President Bush’s recent trip to Jerusalem hinted at what will surely become a contentious issue in the upcoming presidential election. In addressing the Israeli Knesset, the president said something to the effect that talking to Iran’s leaders was tantamount to “appeasement,” which history has proven to be a failed policy. In fact, the Bush administration has been repeatedly criticized for refusing to negotiate with certain, specifically selected enemies, like Iran and Syria.

Presidential candidate Barak Obama immediately countered, and reasserted his position that a refusal to talk to one’s enemies is not a sign of strength, but is rather a sign of weakness, and that a policy of robust negotiation, even with our enemies, would be part and parcel of an Obama administration.

Who is right on this score? Should we be willing to talk to our enemies, as Obama suggests, or should we shun them, as the current administration contends?

Both points of view have some measure of validity. President Bush could say that we sacrifice some of our prestige, as the most powerful nation on earth, when we talk to our enemies. It is as if the President lowers his stature when he talks to leaders like Iran’s Ahmadinejad. And what could be accomplished with such talk? Do we have any chance of changing Ahmadinejad’s mind? Obviously, his actions speak louder than words. He does not even hint at being open to suggestion. And conceivably, even in the face of the most persuasive of arguments, he is not likely to budge from his extremist views. So what’s the point?

A lot of the reluctance to talk to one another has to do with pride, both personal and national pride. You don’t become President of the United States without having a certain amount of pride in your country, and without being able to inspire a sense of pride in the hearts of your fellow Americans. And so, when you accuse Ahmadinejad of being complicit in the killing of American soldiers, or of sponsoring terror, or of pursuing nuclear weapons for the sake of consolidating control of the region, it becomes almost impossible to swallow your pride, and to sit down and talk.

But the fact is that not talking is a way of saying something as well. If we refuse to talk to Ahmadinejad, we’re saying that his policies are so off the wall, that we cannot even imagine brokering a deal, and that we don’t want to waste our time even trying. And Ahmadinejad, whose only claim to fame is his ability to arouse passions in his people, can use our refusal to talk as confirmation to his people that there is no alternative to resistance, and that Iran has no choice but to protect herself from the arrogance of the West, as exhibited by a failure to talk. As such, our refusal to talk plays right into Ahmadinejad’s hands.

So who is right? One approach may be to sit down and talk to leaders like Ahmadinejad, and to talk tough to him, but not for the purpose of convincing him, but rather for the public consumption of the people of Iran, and of the world at large.
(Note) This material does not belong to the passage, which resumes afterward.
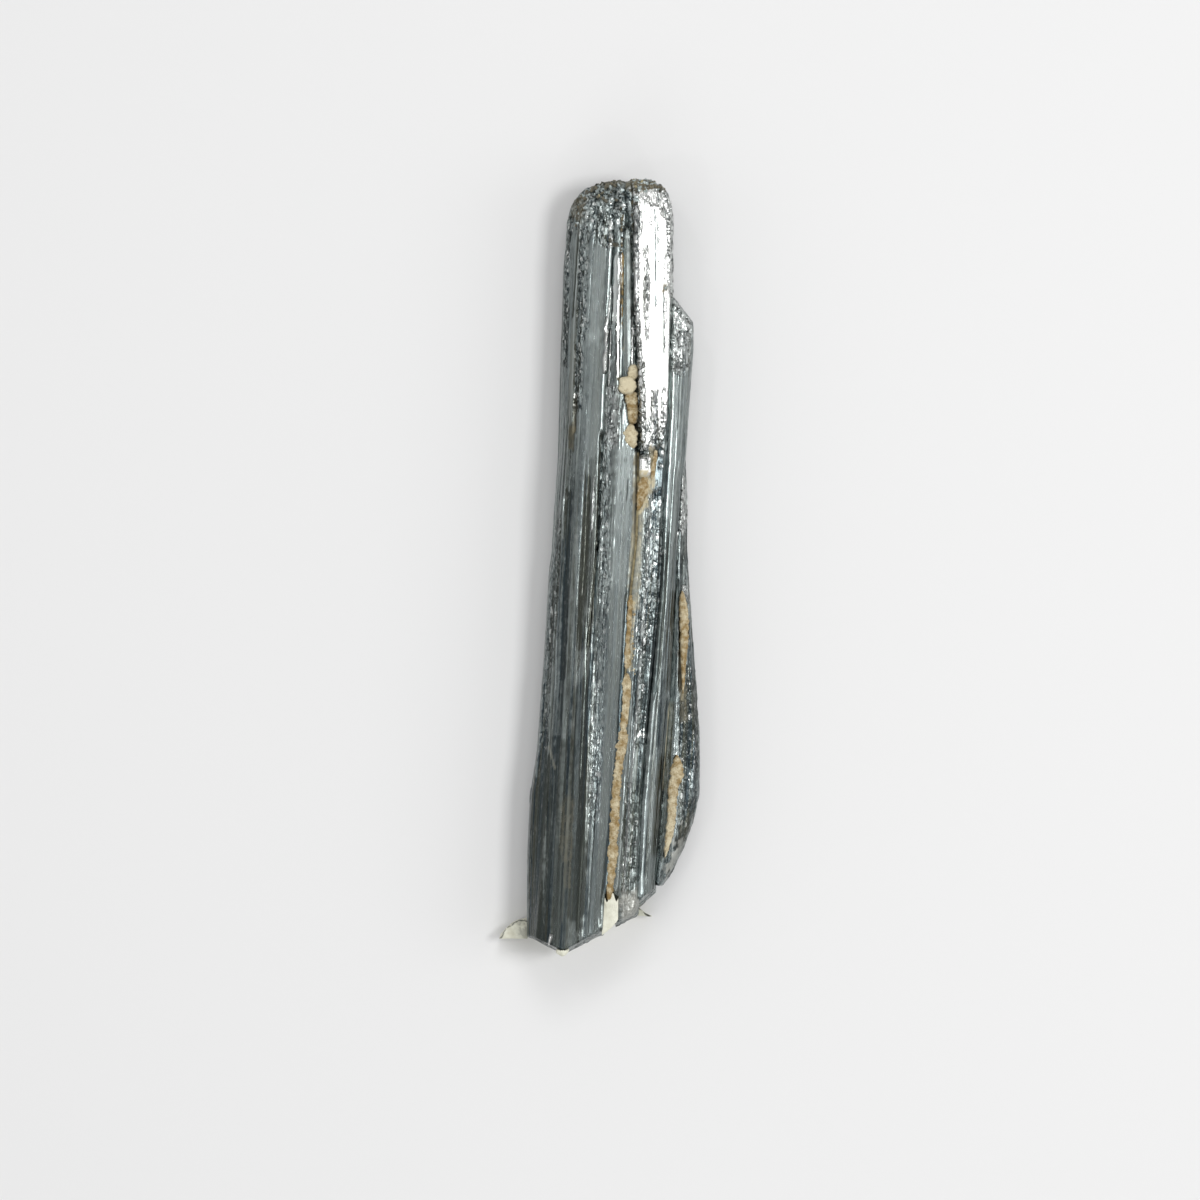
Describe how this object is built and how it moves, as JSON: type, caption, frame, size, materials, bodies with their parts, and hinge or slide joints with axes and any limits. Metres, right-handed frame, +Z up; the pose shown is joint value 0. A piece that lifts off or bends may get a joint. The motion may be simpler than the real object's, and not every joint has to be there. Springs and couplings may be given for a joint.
{
  "type": "stibnite crystal group",
  "caption": "Long side-by-side group of striated, lead-grey stibnite prisms with ochre clay in the seams and pale calcite at the broken foot.",
  "frame": {"origin": "middle of the area that the group covers, on the surface that it lies on", "axes": "+Y along the prisms towards the rounded crown, +Z up out of the front faces, +X across the prisms towards the small side prisms"},
  "size_m": [0.0286, 0.1098, 0.0144],
  "materials": {
    "stibnite": "satin",
    "ochre": "matte",
    "calcite": "satin"
  },
  "bodies": {
    "root": {"left_crystal": "stibnite", "right_crystal": "stibnite", "seam_blade": "stibnite", "flank_crystal": "stibnite", "side_crystal": "stibnite", "ochre_seam_lower": "ochre", "ochre_seam_upper": "ochre", "ochre_chip": "ochre", "ochre_patch": "ochre", "ochre_side_upper": "ochre", "ochre_side_lower": "ochre", "calcite_lens": "calcite", "calcite_crumb": "calcite"}
  },
  "joints": []
}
So, for example, you could say to Ahmadinejad, and the leadership he represents, something along these lines: “Look, with all due respect, we’re not about to let you acquire nuclear weapons, and we’re prepared to go to the mat on this; but we are also prepared to offer you a deal that gives you the energy you need, and that compensates your nation for giving up its nuclear aspirations.”

If you say something along these lines, you’re still making your point, you’re still able to hold your head up high, but you’re also driving home the point that you’re open to making a deal, and that such a deal will allow Iran’s leaders to save face. Saving face is big in the Middle East. Saving face can be the difference between success and failure in negotiating our differences away. And truth be told, even the Bush administration has proven that negotiation, and allowing your adversary to save face, are possible even with the most intransigent and irrational of enemies.

It is difficult to imagine a more off the wall leader than Kim Jong-Il of North Korea. He was much closer to having a nuclear weapons stockpile than Iran. And his country was much more isolated than Iran. The U.S. did not refuse to negotiate. The U.S., instead, negotiated within the framework of the six party talks, thus utilizing the common interest of other countries in the region, particularly China, to exert even more pressure on North Korea, than could have been exerted by any one nation. It proved successful, at least for the time being, and U.S. food shipments are on their way to North Korea even as we speak. Success in North Korea contrasts sharply with stalemate in Iran.

This is not “one size fits all.” Each adversary has to be handled differently, in relation to the circumstances at hand. On balance, however, if handled properly, it could well be argued that Obama is right to suggest that robust and direct negotiation is preferable to a failure to talk to one another. Such negotiation could convince a leader like Ahmadinejad that he can save face by cutting a deal, and thereby strengthen his position, and that such an outcome is preferable to military intervention.

If Ahmadinejad is not moved, then at least the willingness to talk, and to place a reasonable offer on the table, may convince Iran’s citizenry that it is in their best interest to pressure their government into a deal. And if such negotiation, as in the case of North Korea, could be undertaken within the framework of a consortium of nations with vital interests in the outcome, then so much the more reason why the outcome will likely be a positive one. And if we fail to solve the matter peacefully, we can at least take comfort in knowing that we did everything we could in that regard, which in and of itself is at least worth something too.